Coles, who has been held without bail since his arrest in August 2005, was dressed in a blue-gray suit, white shirt and tie, and was wearing a white knit skull cap. He showed little emotion during the trial’s opening. In an interview from prison in November, he denied that he was the drug kingpin authorities allege.
To many in law enforcement, the case epitomizes the culture of drugs, guns and violence that has spawned a wave of street-level violence in Philadelphia and led Mayor Nutter to declare a state of criminal emergency.
Bresnick cited a homicide outside the Philadelphia Zoo in 2002 and a wild shoot-out in Southwest Philadelphia in 2004 as two examples of the violence attached to the drug organization.
He said Coles and Baukman “used guns to protect their drugs, their turf, and the money they made.”
Investigators have alleged that the Coles organization was behind seven murders and 21 other shootings while operating in the drug underworld. But those acts of violence are not contained in the current case.
The indictment includes charges of drug trafficking, conspiracy, money-laundering and weapons offenses.

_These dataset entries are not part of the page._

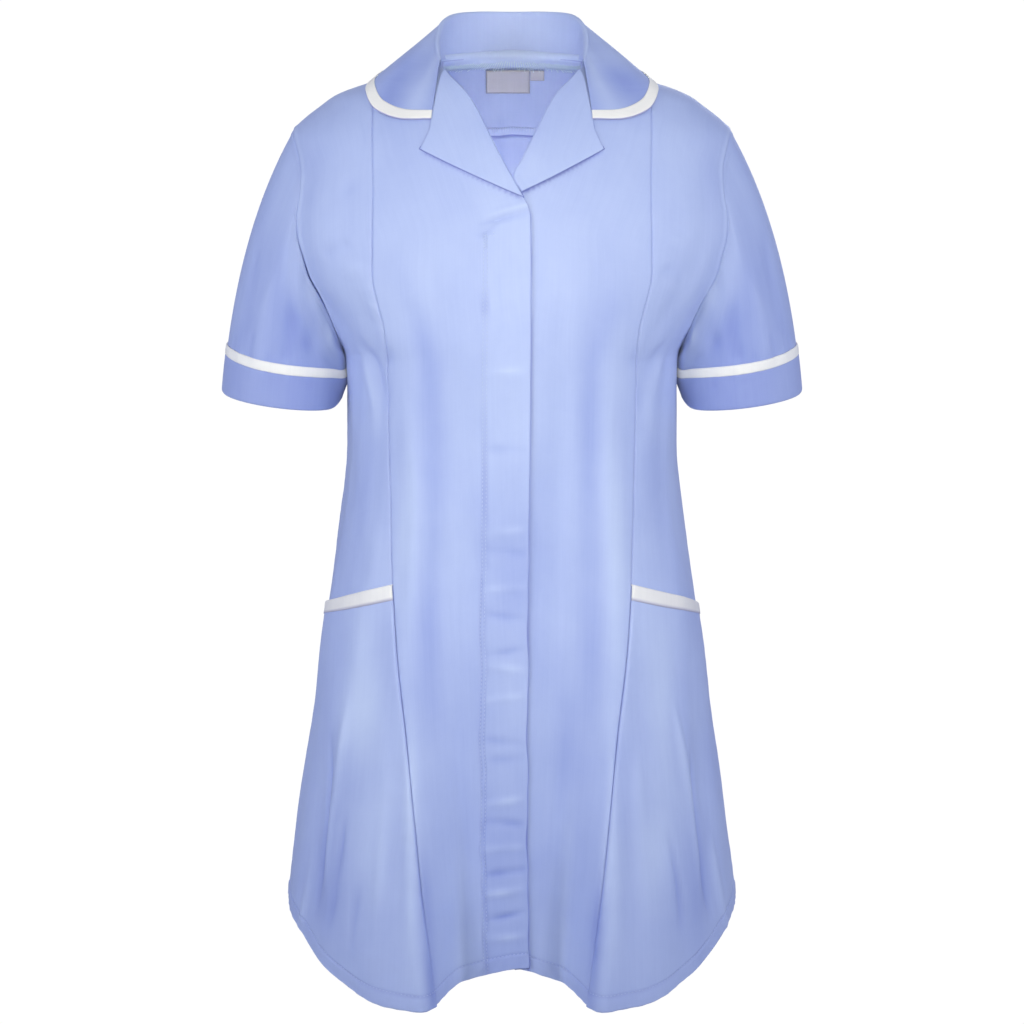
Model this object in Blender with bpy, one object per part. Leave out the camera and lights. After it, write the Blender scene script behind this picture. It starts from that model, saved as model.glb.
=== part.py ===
"""Maternity tunic: short sleeves, turned lapels and collar, white trim, filled out as if worn but with nobody in it.

Every piece is one wall of cloth, cut and seamed as a maker would. Sizes are in millimetres until MM turns them
into metres. X runs to the viewer's right as the tunic faces them, -Y is the front and +Z is up. The origin lies
between the neck ends of the shoulder seams, where the wearer's shoulders hold the tunic.

Places on the body are given as a turn and a drop. The turn goes round the body in degrees: 0 is the centre front,
90 the side and 180 the centre back. The drop is the distance below the origin.
"""

import math

import bmesh
import bpy
import numpy as np

MM = 0.001
WALL = 1.5
TRIM_WALL = 2.1
SEAM = 0.3
LAYER = WALL + SEAM

# Rows of the lattice that all the body's panels share
UNDERARM_ROW = 12
HEM_ROW = 27
YOKE_ROW = 4
UNDERARM_DROP = 256.0

# The closing: how deep the lower front dips beneath the upper one, over which share of its width it comes up again,
# and the drops between which the dip begins
UNDERLAP_DIP = WALL + SEAM + 0.5
UNDERLAP_SHARE = (0.40, 0.54)
UNDERLAP_BEGINS = (70.0, 95.0)

# Where the columns of a panel stand, as shares of its width from its first edge
FRONT_COLUMNS = (0.0, 0.12, 0.26, 0.40, 0.54, 0.66, 0.77, 0.88, 1.0)
SIDE_COLUMNS = (0.0, 0.04, 0.09, 0.16, 0.26, 0.38, 0.52, 0.67, 0.83, 1.0)
BACK_COLUMNS = (0.0, 0.2, 0.4, 0.6, 0.8, 1.0)

# The sleeve's top edge stands off the armhole, and less within so many places of the underarm
CUFF_DEPTH = 29.0
CUFF_TRIM_WIDTH = 8.5
CUFF_FOLD = 0.8
SLEEVE_ROWS = 7
ARMHOLE_GAP = 2.3
UNDERARM_GAP = 0.4
UNDERARM_REACH = 2.5

# The pocket's mouth falls from its first drop at the princess seam to its second at the side seam. It gapes most at
# its middle, and the gape dies away over a distance below it.
POCKET_TRIM_WIDTH = 10.0
POCKET_MOUTH = (454.5, 493.5)
POCKET_MOUTH_GAP = 2.2
POCKET_GAPE_FADE = 40.0
POCKET_ROW = 20

LAPEL_ROWS = 10
LAPEL_COLUMNS = 5

# The collar's fold is round, with this radius, and its fall ends in the binding a little off the body
COLLAR_FOLD = 2.6
COLLAR_LIFT = 1.2
COLLAR_EDGE_LIFT = 0.5
COLLAR_FALL = 72.0
COLLAR_BINDING_WIDTH = 8.5
COLLAR_COLUMNS = 33
COLLAR_ROWS = (0, 0.5, 1.0, 1.33, 1.67, 2.0, 2.2, 2.42, 2.65)

# The overlocked strip inside the neck takes this stretch of the yoke's lattice
NAPE_ROWS = (0.04, 1.0)
NAPE_COLUMNS = slice(5, 16)

LABEL_SLACK = 0.6
LABEL_SIDES = (-24.0, 16.4)
LABEL_DROPS = (10.6, 31.5)
SIZE_TAB_SIDES = (16.8, 29.6)
SIZE_TAB_DROPS = (10.6, 19.8)


def table(columns, *rows):
    """The rows as one array for each named column."""
    return {name: np.array(values, float) for name, values in zip(columns.split(), zip(*rows))}


# Level rings round the body. A curve of 1 makes an ellipse, and less makes the ring squarer.
RINGS = table(
    "drop half_width front back curve",
    (-6, 42, 20, 63, 1.00),
    (3, 62, 28, 64, 0.95),
    (9, 84, 36, 67, 0.90),
    (20, 120, 47, 73, 0.85),
    (31, 152, 57, 78, 0.83),
    (43, 170.5, 66, 83, 0.82),
    (62, 192.5, 79, 88, 0.80),
    (92, 200, 94, 94, 0.80),
    (120, 206, 104, 98, 0.80),
    (155, 208, 113, 101, 0.80),
    (190, 194, 119, 102, 0.80),
    (220, 171, 122, 101, 0.80),
    (240, 159, 123, 99, 0.80),
    (256, 150, 122.5, 97, 0.80),
    (275, 148.1, 121.5, 95.3, 0.81),
    (315, 148, 119, 92, 0.82),
    (378, 151, 118, 89, 0.84),
    (434, 159, 120, 92, 0.85),
    (500, 169.5, 130, 101, 0.87),
    (600, 183, 150, 119, 0.92),
    (700, 198.5, 171, 137, 0.97),
    (784, 208.5, 188, 153, 1.00),
    (816, 210, 194, 158, 1.00),
)

# The front falls in two flutes below the waist, with the centre panel standing back between them
CENTRE_HOLLOW = table(
    "drop depth inner outer",
    (400, 0, 46, 100),
    (500, 7, 46, 98),
    (600, 21, 45, 93),
    (700, 38, 43, 87),
    (816, 59, 42, 82),
)

# The main folds: where each starts and ends, its half width in degrees of turn and how far it stands out (mm)
FOLDS = table(
    "top_turn top low_turn low width rise",
    (38, 215, 27, 640, 7.0, 4.5),
    (18, 230, 14, 560, 7.0, -3.0),
    (66, 560, 60, 980, 7.0, -6.0),
    (47, 700, 44, 990, 5.0, -2.5),
    (104, 520, 110, 980, 9.0, -7.0),
    (134, 300, 140, 980, 10.0, 8.0),
    (180, 330, 180, 980, 13.0, -9.0),
    (158, 420, 160, 980, 9.0, 4.0),
)
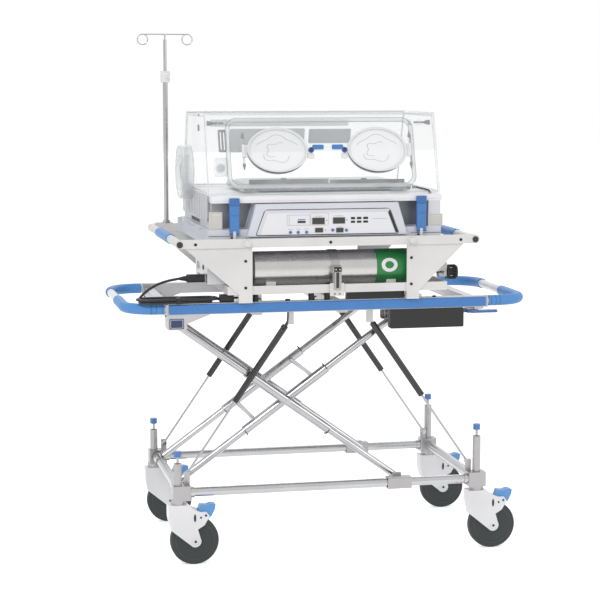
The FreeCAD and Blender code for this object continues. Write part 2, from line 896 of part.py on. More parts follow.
def loop_handles():
    solids = []
    for end in SIDES:
        bar, _, _ = pipe(loop_corners(end), loop_tube_r, loop_corner_r)
        solids.append(bar)
    write("loop_handles", solids)


def handle_grips():
    solids = []
    hollow = loop_tube_r + 0.05
    for end in SIDES:
        rail_end = platform_left if end < 0 else platform_right
        start_x = rail_end + end * (end_cap_t + grip_start_gap)
        for side, stop_y in ((-1, grip_front_end_y), (1, grip_back_end_y)):
            points = [(start_x, side * loop_y, loop_z), (end * loop_x, side * loop_y, loop_z),
                      (end * loop_x, stop_y, loop_z)]
            outer, _, _ = pipe(points, grip_r, loop_corner_r)
            inner, _, _ = pipe(points, hollow, loop_corner_r)
            solids.append(outer.cut(inner))
    for x in (carrier_left, carrier_right):
        start = (x, -carrier_grip_half, carrier_tube_z)
        stop = (x, carrier_grip_half, carrier_tube_z)
        solids.append(tube(start, stop, carrier_grip_r, carrier_grip_r - carrier_tube_r))
    write("handle_grips", solids)


def battery_box():
    body = box(battery_left, battery_right, -battery_outer_y, -battery_outer_y + battery_depth,
               battery_bottom, rail_bottom)
    write("battery_box", [rounded(body, 5.0, Y_AXIS)])


def release_lever():
    low = lever_top_z - lever_disc_t
    disc = rod((lever_x, lever_y, low), (lever_x, lever_y, lever_top_z), lever_disc_r)
    arm = box(lever_x, lever_x + lever_arm_length, lever_y - lever_arm_width / 2,
              lever_y + lever_arm_width / 2, low - 4, low + 4)
    arm = rounded(arm, 8.0, Z_AXIS)
    hole = rod((lever_x, lever_y, low - 10), (lever_x, lever_y, lever_top_z + 10),
               lever_pin_r + pin_gap)
    write("release_lever", [fused([disc, arm]).cut(hole)])


# Gas struts

def struts(tag, end):
    bodies = []
    rods = []
    for side in SIDES:
        y = side * strut_y
        top = Vector(end * strut_top_x, y, strut_top_z)
        low = Vector(end * strut_low_x, y, strut_low_z)
        along = (low - top).normalize()
        eye = rod((top.x, y - strut_eye_width / 2, top.z), (top.x, y + strut_eye_width / 2, top.z),
                  strut_eye_r)
        neck_end = top + along * strut_neck
        body_end = neck_end + along * strut_length
        neck = rod(top, neck_end, 5.0)
        barrel = rod(neck_end, body_end, strut_r)
        body = fused([eye, neck, barrel])
        body = body.cut(rod((top.x, y - 20, top.z), (top.x, y + 20, top.z), strut_pin_r + pin_gap))
        bore_start = neck_end + along * 6
        body = body.cut(rod(bore_start, body_end + along * 2, strut_rod_r + slide_gap))
        bodies.append(body)
        inside = strut_length - (strut_open - strut_shut) - strut_end_play
        shaft = rod(body_end - along * inside, low, strut_rod_r)
        end_eye = rod((low.x, y - strut_eye_width / 2, low.z), (low.x, y + strut_eye_width / 2, low.z),
                      strut_eye_r)
        rods.append(fused([shaft, end_eye]))
    write("strut_cylinders_" + tag, bodies)
    write("strut_rods_" + tag, rods)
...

Coles and Baukman are also charged with heading a criminal enterprise. Each faces a possible life sentence if convicted of the most serious charges.
On trial with Coles and Baukman are James Morris, 33, a reputed cocaine supplier from Salem County, N.J.; Morris’ girlfriend, Thais Thompson, 33; and two other women, Monique Pullins, 24; and Aysa Richardson, 27, who have been described as girlfriends of Coles’.
During a series of raids in August 2005 when the ATF wrapped up its investigation, authorities confiscated more than $800,000 in cash and 31 weapons.
The biggest monetary haul that morning was in a modest home in Quinton, N.J., where Morris was living with Thompson.
Authorities found $559,396 in cash hidden throughout the home in shopping bags, suitcases, duffle bags, dresser drawers and, Bresnick said, “hidden behind insulation in the rafters of the attic.”
In an apartment in Lansdowne that authorities described as a stash house for guns and weapons, authorities found two rifles, a shotgun, seven handguns, more than 500 rounds of ammunition, and a heavy-duty hydraulic press typically used to form cocaine powder into kilogram “bricks.”
The trial is expected to last about eight weeks and will include testimony from several cooperating witnesses, including a third girlfriend of Coles’. The jury will also hear hundreds of secretly recorded wiretapped conversations in which Coles and his top associates allegedly discuss and set up drug deals.